Test Preparation Was Above BoardThe article in The Sun...

LETTERS TO THE EDITOR

February 06, 1994

Test Preparation Was Above Board

The article in The Sun Jan. 14, entitled "Kids' Test Same as the Drill," gives a misleading and distorted picture of instructional practice in Harford County as it relates to the Maryland Writing Test.

I feel compelled to provide clarification of policies and procedures regarding our work with students for this test.

The article began with the statement that the ninth graders were taking "the identical test that they had been using for months as a practice lesson." This is misleading because the instructional unit for Maryland Writing Test preparation does not involve "months" of instruction, nor is it limited to a single practice test. Rather, the unit provides numerous prompts for the teachers to choose from during the instructional unit. Prompts are carefully designed writing assignments which "prompt" students to write fully developed responses demonstrating their understanding of the required topic and their ability to clearly communicate their ideas through writing at the second draft stage.

In the portion of the unit where this year's test prompts were included, there are 12 prompts each for the narrative and explanatory sections of the test in the student materials and 15 each in the teacher's instructional guide. Some of these were written locally, and some represent prompts from previous tests. No prompt is identified as a prompt for special instructional attention. Since each teacher preparing students for the test had such a large number of prompts to choose from for instruction, the likelihood that all Harford County students were given intensive instruction on even one of the actual test prompts, let alone both, is very slim.

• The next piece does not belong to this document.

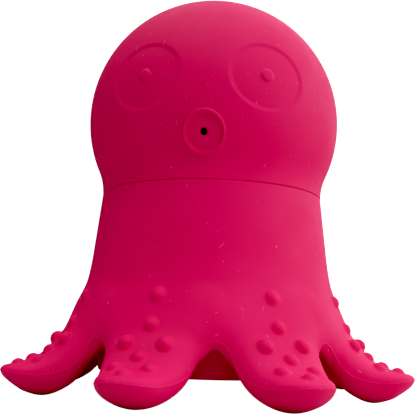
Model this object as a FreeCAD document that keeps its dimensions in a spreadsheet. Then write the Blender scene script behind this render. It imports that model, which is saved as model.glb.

The planned 10-day unit of instruction is to be offered in the 10 school days prior to Thanksgiving with appropriate follow-up periodically until Christmas. No teacher should have been teaching intensively for the test since the fall, a practice which would compromise other curricular expectations. In some instances, however, teachers may choose to extend instruction based on student needs. Other teachers may choose to abbreviate the unit. In either case, "months" of practice simply does not, and should not, occur.

For several years, the state has endorsed the use of past prompts in instructional materials. Last year, the state announced to English/Language Arts Liaisons from all over the state that their bank of test prompts was complete with a large number of statistically equated prompts, and that they would begin "recycling" prompts. They did not tell us when to expect that to happen. English department chairs at all schools were informed that "recycled" prompts were possible.

I am confident that the decision to recycle prompts does not compromise the validity of the test. I am also confident that any instruction involving the specific prompts that were on the test will have minimal impact on individual or overall scores. The fact that some teachers were not individually informed and were surprised to see a familiar prompt seems to have caused some

confusion. I regret that they did not seek information from their department chair or from this office for clarification.

Sharon K. Miller

Bel Air

The writer is an administrator for English/Language Arts, Harford County Board of Education.

Loss of Rights

I was deeply disturbed after reading Lyle Denniston's article "Abortion: The Legal Battleground is Changing." It amazed me how judges are so quick to limit one's constitutional rights in direct opposition to the Ninth Amendment (which states that the enumeration of rights cannot be used to deny or reduce other rights.)

I wonder how the judges and legislators would have reacted to this idea 30 years ago when many of them were avoiding the draft and participating in anti-war protests. I can recall walking past the demonstrators outside the draft board when I received my notice from the government. (I did not have the desire to run and hide in another country as some of our more prominent political leaders did. My parents taught me traditional values through their actions, not hallowed words. . . .)

I was not called to serve. However, I was willing to serve our country and die for it if necessary. I believed then, as I do now, that the freedom that those protesters were exercising is worth fighting and dying for. Today, it seems as if people are willing to let those freedoms go in the name of crime control.

The people of this country are being sold a pig in a blanket over crime reduction by the "politically correct" and the media. We are told that we, as honest law-abiding citizens, must give up our right to bear arms because of the actions of criminals.